Wage inflation has been a hot topic of late, with many employers saying that they are having to raise compensation to attract workers. This is an area that touches every corner of the economy as labor is a key input in almost every industry. Even the Federal Reserve is starting to take note, last week indicating via its “dot plot” a median estimate of two rate hikes before the end of 2023. Since a dovish Fed has been a central thesis of bullish equity markets, investors will continue to pay close attention to wages.
To get a window into wage inflation, U.S. Bureau of Labor Statistics (BLS) wage data can be used to join wage information to LinkUp’s dataset by using the O*NET code. This can give us insights into the expected pay for various roles, however the BLS data is not updated that often, making it a lagging indicator of wage inflation and mitigating its value for time-sensitive, anxious investors.
Using LinkUp’s dataset, we can look for alternative ways to find more timely indicators of wage inflation, or evidence that the wage inflation concerns are overblown. The first thing we can examine is the “closed duration,” this is the average amount of time it takes for a job posting to be closed. We view the closing of a job posting as equivalent to the advertising employer filling the role. The general thesis here being that as roles take longer to fill, advertising employers will have to increase incentives to fill that role. Comparing closed duration to the Employment Cost Index: Wages and Salaries: Private Industry Workers we see that the general linear trend line of closed duration tracks roughly parallel to the ECIWAG data.
The above chart would suggest that wages are likely rising right now. But with a moderate correlation value of 0.65, it is hard to draw confident conclusions from these relatively limited data points.
Looking more granularly, we will turn to the Economic Policy Institute (EPI) for their nominal wage growth tracker whose data can be found here. It’s important to first point out that the EPI is arguing that the Fed should not be concerned about inflation until the nominal wage growth reaches 3.5-4%, a level not seen in many years. After last week’s Federal Reserve meeting, the Fed Chairman, Jerome Powell, appears to be in agreement with this position.
Over the history of the LinkUp dataset, there is limited meaningful correlation between nominal wage growth and closed duration. Since 2020, however, when lagging closed duration one period, moderate correlation can be observed between both the production and all employees data series. Meaning that our closed duration metric could give leading insights into nominal wage growth. Currently, it is indicating a substantial increase in nominal wage growth.

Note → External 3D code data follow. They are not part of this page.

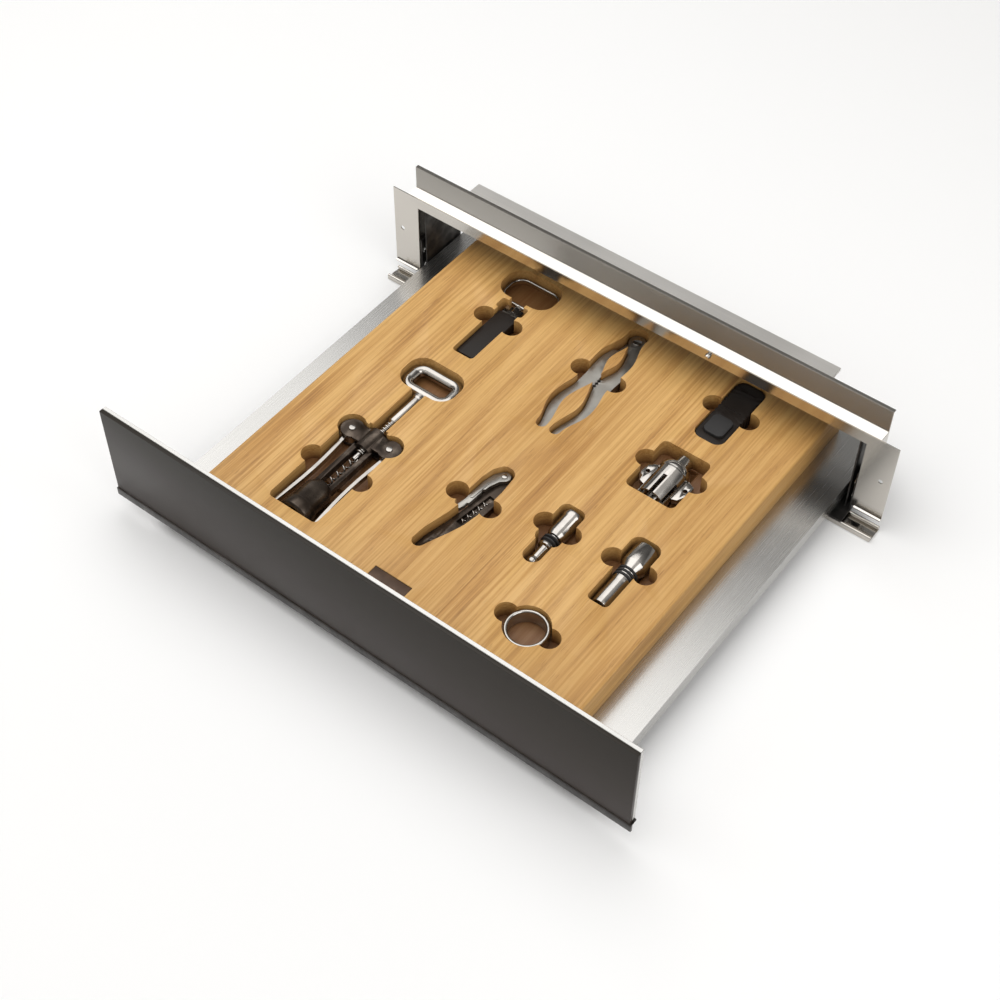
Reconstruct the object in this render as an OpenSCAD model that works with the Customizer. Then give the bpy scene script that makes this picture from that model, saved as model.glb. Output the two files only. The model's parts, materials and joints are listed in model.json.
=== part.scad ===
// Built-in drawer with a glass front, roller guides and an oak tool insert.
// Heights in the modules are counted from the underside of the cross rail, and placed()
// moves everything so that the origin is midway between the two cabinet screws.

/* [Front] */
// How far the front stays inside the flanges on each side
front_margin = 1.5; // [0.5:0.5:4]
// How far the front stands above the flanges
front_rise = 18; // [14:0.5:22]
// Thickness of the front glass
glass_t = 4; // [3:0.5:6]
// Depth of the steel pan behind the glass
carrier_d = 4; // [4:0.5:8]
// Height of the grip profile along the bottom edge
grip_h = 10.2; // [8:0.1:16]

/* [Frame] */
// Width of the niche that the body fills
body_w = 560; // [510:1:680]
// How far each side flange covers the edge of the niche
flange_reach = 19.5; // [16:0.5:24]
// Height of the flanges
flange_h = 101; // [92:1:122]
// Width of the side posts
post_w = 13; // [10:0.5:16]
// Height of the strip above the opening
header_h = 13; // [12:0.5:16]
// Sheet thickness of the frame
sheet_t = 1.2; // [0.8:0.1:2]
// Depth of the shelf above the opening
shelf_d = 14; // [12:0.5:20]
// Height of the upright behind the shelf
upright_h = 27; // [22:1:34]
// Depth of the hem along the top of the upright
hem_d = 3; // [2:0.5:5]
// Width of the plate behind the upright
top_plate_w = 426; // [360:1:500]
// Depth of the plate behind the upright
top_plate_d = 19; // [14:1:24]
// Depth of the hood over the opening
hood_d = 52; // [40:1:60]

/* [Cabinet screws] */
// Distance of the cabinet screws from the flanges' outer edges
screw_inset = 10.5; // [7:0.5:12]
// Height of the cabinet screws above the cross rail's underside
screw_line = 67; // [50:1:80]
// Radius of the cabinet screw holes
screw_hole_r = 2.5; // [2:0.1:3]

/* [Cross rail] */
// Depth of the cross rail from front to back
rail_d = 20; // [18:1:26]
// Height of the cross rail
rail_h = 6; // [5:0.5:9]
// Radius of the rolled lips
lip_r = 1.6; // [1.2:0.1:2]

/* [Guides] */
// Travel from the open stop to the shut drawer
travel = 409; // [395:1:492]
// Radius of the guide rollers
roller_r = 6; // [5:0.25:7.25]
// Width of the guide rollers
roller_w = 7; // [5:0.5:8]
// Radius of the roller axles
axle_r = 2; // [1.5:0.1:2.5]
// Distance between neighbouring rollers
roller_pitch = 26; // [20:1:27]
// Distance of the first roller behind the flanges
roller_start = 10; // [9:1:12]
// Thickness of the guide brackets
bracket_t = 2; // [1.5:0.1:2.5]
// Wall of the drawer rails
channel_t = 1.5; // [1.2:0.1:2]

/* [Tray] */
// Gap between the tray and the opening on each side
side_gap = 10.5; // [9:0.5:13]
// Height of the tray's sides
tray_h = 18; // [17:0.5:20]
// Height of the tray's top above the cross rail's underside
tray_top = 35; // [34:0.5:38]

/* [Insert] */
// Width of the oak insert
oak_w = 430; // [424:1:460]
// Steel left bare behind the oak insert
tray_margin = 16; // [12:0.5:20]
// Thickness of the lower board
base_t = 14; // [12:0.5:18]
// Thickness of the upper board, which is the depth of the pockets
pocket_d = 20; // [17:0.5:20]
// Distance of the oak from the front of the glass
oak_start = 14; // [13:0.5:16]
// Radius of the finger scallops
scallop_r = 11; // [9:0.5:13]

/* [Tools] */
// Length of the corkscrew's levers from their pivots
lever_l = 112; // [92:1:114]
// Radius of the corkscrew's bell
bell_r = 16; // [13:0.5:17]
// Radius of the bar of the corkscrew's handle ring
ring_bar_r = 6; // [4:0.1:6.5]
// Radius of the wire of the puller's handle ring
wire_r = 1.8; // [1.4:0.1:2.4]
// Outer radius of the drip ring
drip_r = 21; // [17:0.5:22]
// Length of the pliers from their pivot to the handle ends
pliers_l = 152; // [128:1:160]
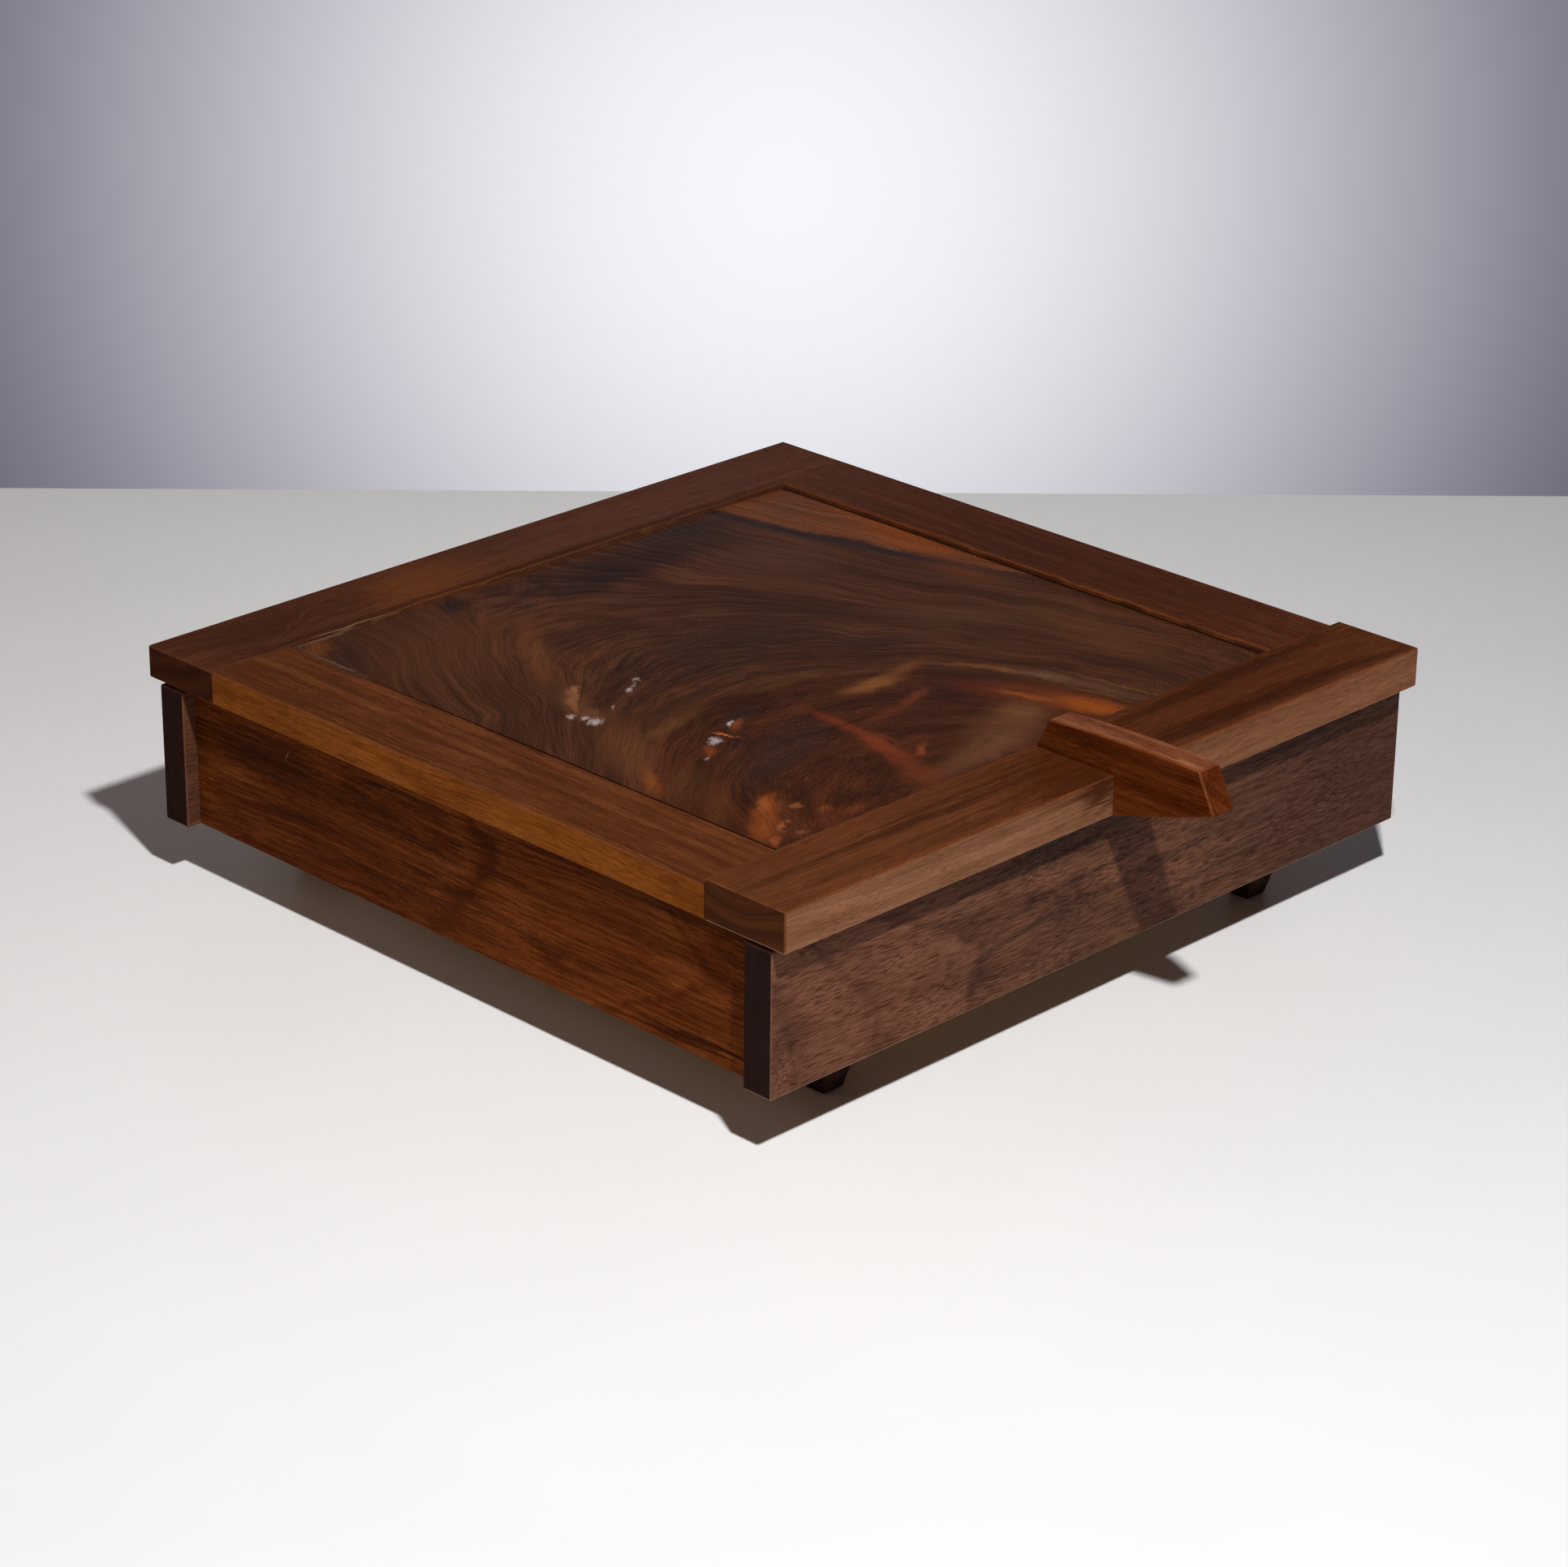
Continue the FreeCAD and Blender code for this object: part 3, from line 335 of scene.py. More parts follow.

# Where hands and cloths have rubbed the oil thin along a board's small chamfers, and which of
# the chamfers face down, for a painted highlight of light bounced up from the table
edge_wear, given, result = open_group(
    "edge_wear", [("Vector", "Vector"), ("Normal", "Vector")], ("Wear", "Painted Bounce"))
tree = edge_wear
lean_x, lean_y, lean_z = parts_of(tree, vectors(tree, "ABSOLUTE", given["Normal"]))
square = sums(tree, "MAXIMUM", lean_x, sums(tree, "MAXIMUM", lean_y, lean_z))
chamfer = spread(tree, square, 0.9, 0.8)
patchy = spread(tree, noise(tree, given["Vector"], 110.0, 3.0, 0.65), 0.3, 0.62, 0.35, 1.0)
tree.links.new(sums(tree, "MULTIPLY", chamfer, patchy), result["Wear"])
_, _, upward = parts_of(tree, given["Normal"])
tree.links.new(sums(tree, "MULTIPLY", chamfer, spread(tree, upward, -0.5, -0.6)),
               result["Painted Bounce"])

# Fine pale specks of dust in the pores, which also serve as painted glints of light on the front
# rail's top
dust_and_glints, given, result = open_group(
    "dust_and_glints", [("Vector", "Vector"), ("Amount", "Float", 0.5)], ("Dust And Glints",))
tree = dust_and_glints
grit = spread(tree, noise(tree, given["Vector"], 1400.0, 1.0), 0.70, 0.78)
drift = spread(tree, noise(tree, given["Vector"], 22.0, 2.0), 0.4, 0.7, 0.3, 1.0)
tree.links.new(sums(tree, "MULTIPLY", given["Amount"], sums(tree, "MULTIPLY", grit, drift)),
               result["Dust And Glints"])

# A soft-edged spot or streak, at a place, with its half length and half width
blot, given, result = open_group(
    "blot", [("Vector", "Vector"), ("Place", "Vector"), ("Size", "Vector"), ("Turn", "Float"),
             ("Fray", "Float"), ("Amount", "Float", 1.0)], ("Mask",))
tree = blot
away = vectors(tree, "SUBTRACT", given["Vector"], given["Place"])
away = put(tree, "ShaderNodeVectorRotate", {"Vector": away, "Angle": given["Turn"]},
           rotation_type="Z_AXIS")
away = vectors(tree, "MULTIPLY", vectors(tree, "DIVIDE", away, given["Size"]), (1, 1, 0))
away = sums(tree, "ADD", vectors(tree, "LENGTH", away, out=1), given["Fray"])
tree.links.new(sums(tree, "MULTIPLY", spread(tree, away, 1.45, 0.25), given["Amount"]),
               result["Mask"])


def marked(tree, base, at, fray, marks):
    """A colour with soft-edged marks over it: their places, half lengths, half widths, turns in
    degrees, colours and amounts."""
    for m_across, m_up, long, wide, turn, tint, amount in marks:
        mark = use_group(tree, blot, {
            "Vector": at, "Place": (m_across, m_up, 0), "Size": (long, wide, 1),
            "Turn": math.radians(turn), "Fray": fray, "Amount": amount})["Mask"]
        base = layer(tree, "MIX", mark, base, stain(*tint))
    return base


def warped(tree, at, scale, detail, rough, amount):
    """Flat coordinates that a noise pushes about, each by up to half its amount."""
    push = noise(tree, at, scale, detail, rough, sides=2, out=1)
    return vectors(tree, "ADD", at, vectors(
        tree, "MULTIPLY", vectors(tree, "SUBTRACT", push, (0.5, 0.5, 0)), amount))


def cathedral(tree, along, height, tip, slope, skew):
    """How far along a board each point's growth ring has its tip, on a sawn face."""
    off = sums(tree, "SUBTRACT", height, tip)
    bow = sums(tree, "SUBTRACT", sums(tree, "SQRT", sums(
        tree, "ADD", sums(tree, "MULTIPLY", off, off), TIP_ROUNDING)), TIP_SETBACK)
    return sums(tree, "ADD", along, blend(tree, (bow, slope), (off, skew)))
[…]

Lastly, we can look to an unconventional but possibly more telling indicator of wage inflation in the economy, jobs with the word “bonus” in the title. The hypothesis being that as competition for qualified employees increases, more signing bonuses will be paid to those sought after hires and employers will advertise these bonuses in the job titles themselves. To eliminate false positives on roles that normally will pay bonuses, we will only search for the terms “hiring bonus,” “signing bonus,” “sign-on bonus,” “signon bonus” and “sign on bonus” as opposed to just “bonus.”
This returns a sizable dataset. We will divide that data by the total number of jobs on any given day, to come up with a percentage for how many “bonus roles” we are seeing. There certainly has been a sharp increase in titles containing our keywords mentioned above.
What’s perhaps more interesting is that we can see that these roles have exploded coming out of the recovery from Covid.
Looking at the company level, it can be observed that the companies who have throughout the entire history of our dataset posted the most jobs with our keywords in the title, are not the same companies with the most active jobs containing those keywords presently.
We see that the group that has the highest amount of bonus jobs currently active is far different than the group that historically offered the most hiring bonuses. Meaning new companies are finding that they have to increase the incentives for employees to join their firm.
One thing that appears to remain largely constant is the occupational bias that can be observed. Most of these roles are either in trucking or healthcare. This has not changed much in comparison to all-time hiring.
This seems to be our most conclusive indicator of wages rising as competition for qualified workers increases. It will be interesting to observe if this trend continues, and, if so, the how the Fed adapts to pressures in the most critical input in the economy. The Fed has been promoting the idea that any inflation we see is likely to be “transitory” and a one-time bonus would certainly be more consistent with this view than a higher ongoing wage level. But competition for qualified workers remains intense and it might well be the case that long-term compensation promises will be far more attractive than one-time bonuses.